Most other U.S. companies are similarly impacted – but GSEs Fannie Mae and Freddie Mac are unique in that they have been in conservatorship since 2008 and, subject to their bailout agreements, their profits are swept to the U.S. Treasury.
Under their senior preferred stock purchase agreements – which were originally written in 2008 but redrafted in 2012 to allow for the “full sweep” of their profits – the companies were to see their FHFA-set capital buffers drawn down down to zero by Dec. 31, 2017 – mainly because no one imagined that conservatorship would last beyond a decade.
But in late December, the FHFA, citing the risk of a capital draw, took administrative action and restored the GSEs’ capital buffers to the original level of $3 billion each, as of Jan. 1.
That $3 billion each was intended to not only cover the impact of corporate tax reform on the GSEs’ tax credits but also to cover normal fluctuations in business cycles:
“While it is apparent that a draw will be necessary for each enterprise if tax legislation results in a reduction to the corporate tax rate, FHFA considers the $3 billion capital reserve sufficient to cover other fluctuations in income in the normal course of each enterprise’s business,” Mel Watt, director of the FHFA, said in a statement in December, when the agency announced the restoration of the buffers. “We, therefore, contemplate that going forward enterprise dividends will be declared and paid beyond the $3 billion capital reserve in the absence of exigent circumstances.”
Fannie Mae reports it had net revenues of $5.5 billion in the the fourth quarter, versus $6.2 billion in the fourth quarter of 2016.
As a result of the fourth quarter loss, the company will require a Treasury draw of about $3.7 billion.
Fannie Mae saw net income of $2.5 billion in 2017, compared with $12.3 billion in 2016, according to its quarterly report.

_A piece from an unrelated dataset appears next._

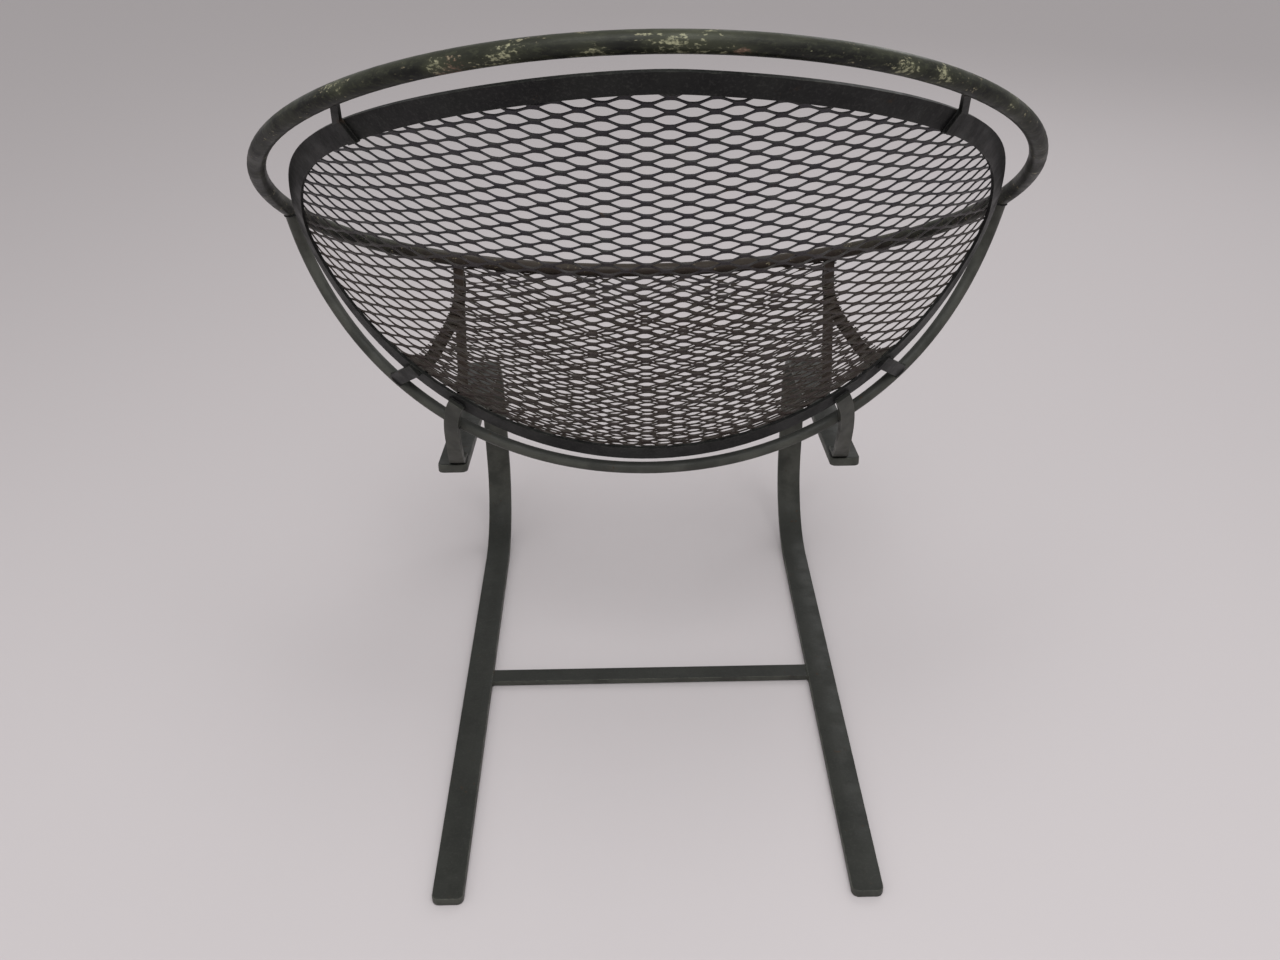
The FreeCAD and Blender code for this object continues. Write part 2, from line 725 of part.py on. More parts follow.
def nut(place):
    """Nut under the washer, its thread a plain bore of the bolt's size."""
    low = place - arm_up() * (BAR_THICK + 2 * SEATING + WASHER_THICK + NUT_THICK)
    block = hexagon(low, NUT_ACROSS_FLATS, NUT_THICK)
    return block.cut(Part.makeCylinder(BOLT / 2, NUT_THICK, low, arm_up()))


def both_sides(make):
    """One piece for every bolt place on both sides of the chair, as separate solids."""
    pieces = [make(place) for place in bolt_places()]
    pieces += [mirrored(piece) for piece in pieces]
    return Part.Compound(pieces)


def save(name, shape):
    shape.exportStep("parts/" + name + ".step")


def save_pair(name, shape):
    """The sitter's left is the +X side."""
    save(name + "_left", shape)
    save(name + "_right", mirrored(shape))


def main():
    edges = seat_edges()
    sheet = back_sheet()
    ring = bowl_ring()
    strut = front_strut()
    save_pair("spring_bar", spring_bar())
    save("cross_bar", cross_bar())
    save("hoop_rail", hoop_rail())
    save("back_rim", back_rim())
    save("bowl_ring", ring)
    save("back_mesh", back_mesh(sheet))
    save("seat_mesh", seat_mesh(edges, sheet, strut))
    save_pair("seat_side_strap", seat_side_strap(edges, sheet, strut))
    save_pair("hoop_tab", hoop_tab())
    save_pair("rim_tab", rim_tab(ring))
    save_pair("front_strut", strut)
    save_pair("rear_bracket", rear_bracket(ring))
    save_pair("mounting_plate", mounting_plate())
    save("plate_bolts", both_sides(plate_bolt))
    save("plate_washers", both_sides(washer))
    save("plate_nuts", both_sides(nut))


main()
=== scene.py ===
# %% [markdown]
# # A spring chair for the garden
# The chair is a bucket of expanded metal in a tube hoop, carried by two flat steel springs.
# Its frame comes from the solid model, already in place and in metres: X runs across the chair,
# the sitter faces -Y, Z is up. This script adds what a solid model is too plain for: the fine
# mesh, the rounded springs, the welds, and the old paint.

# %% Load the frame
import math
import bmesh
import bpy
import numpy as np
from mathutils import Matrix, Vector
from mathutils.bvhtree import BVHTree


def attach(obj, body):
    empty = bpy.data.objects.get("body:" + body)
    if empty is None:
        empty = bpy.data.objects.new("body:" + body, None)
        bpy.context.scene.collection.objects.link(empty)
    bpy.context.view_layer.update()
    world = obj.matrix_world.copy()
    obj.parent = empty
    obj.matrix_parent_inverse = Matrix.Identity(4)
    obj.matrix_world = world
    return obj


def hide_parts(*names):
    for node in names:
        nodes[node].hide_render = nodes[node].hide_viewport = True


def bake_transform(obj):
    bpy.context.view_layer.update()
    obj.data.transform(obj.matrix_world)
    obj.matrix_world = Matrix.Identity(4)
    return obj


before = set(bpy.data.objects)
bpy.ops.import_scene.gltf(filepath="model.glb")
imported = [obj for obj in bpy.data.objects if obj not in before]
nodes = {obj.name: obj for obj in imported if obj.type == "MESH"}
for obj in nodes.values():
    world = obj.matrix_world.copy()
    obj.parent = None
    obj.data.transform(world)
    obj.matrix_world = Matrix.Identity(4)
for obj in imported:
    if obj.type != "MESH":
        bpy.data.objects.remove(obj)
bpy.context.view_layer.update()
print("nodes of the frame:", sorted(nodes))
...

Its annual pre-tax income was $18.4 billion, compared with $18.3 billion in 2016.
In a statement, Timothy J. Mayopoulos, president and CEO of Fannie Mae, says the company is financially stable and characterized the fourth quarter loss as a one-time accounting event from which it will quickly recover.
“Our 2017 results demonstrate that the fundamentals of our business are strong,” Mayopoulos says. “While the fourth quarter was affected by a one-time accounting charge, we expect to benefit from a lower tax rate going forward.
“As we mark 80 years of serving America’s housing market, our focus is on building a strong, stable housing finance system for the future,” Mayopoulos adds. “We are doing this by delivering innovative solutions for our customers and demonstrating leadership on our country’s most persistent housing challenges.”
In its fourth quarter report, Fannie Mae said it “expects to remain profitable on an annual basis for the foreseeable future.” However, “certain factors could result in significant volatility in the company’s financial results from quarter to quarter or year to year.”
“Fannie Mae expects volatility from quarter to quarter in its financial results due to a number of factors, particularly changes in market conditions that result in fluctuations in the estimated fair value of the financial instruments that it marks to market through its earnings,” the company says. “Other factors that may result in volatility in the company’s quarterly financial results include developments that affect its loss reserves, such as changes in interest rates, home prices or accounting standards, or events such as natural disasters.”
The need for a Treasury draw should be viewed in the context of how much the GSEs have paid to the U.S. government since their bailout: Together, Fannie Mae and Freddie Mac have paid about $90 billion more to Treasury than they received during the crisis.
Watt warned that the GSEs could require a Treasury draw if tax reform was enacted as far back as October of last year. During the Mortgage Bankers Association’s Convention & Expo, he indicated that the situation with the draw-down of the GSEs’ capital buffers was dire.
Watt said that although the companies were on much better footing, financially, since the meltdown of 2008, the incremental draw-down of their taxpayer buffer meant there was greater risk of the need for a taxpayer bailout.
“The challenge is that additional draws of taxpayer support would reduce the amount of taxpayer backing available to the enterprises under the PSPAs and the foreseeable risk that the uncertainty associated with such draws or from the reduction in committed taxpayer backing could adversely impact the housing finance market,” Watt said. “This challenge is significantly greater today than it was last year and will continue to increase unless it is addressed.”
Watt – and the entire mortgage industry – has been pushing Congress to adopt housing finance reform that would release the GSEs from government control, going so far as to call conservatorship “unsustainable.”
“While many reforms of the enterprises’ business models and their operations have been accomplished through conservatorship, FHFA knows probably better than anyone that these conservatorships are not sustainable,” Watt said in October. “We also know that housing finance reform will involve many tough decisions and steps that go well beyond the reforms made in conservatorship.”
Although he has recently voiced his opinion on the topic, Watt has steadfastly maintained that “it is the role of Congress, not FHFA, to make these tough decisions that chart the path out of conservatorship and to the future housing finance system.”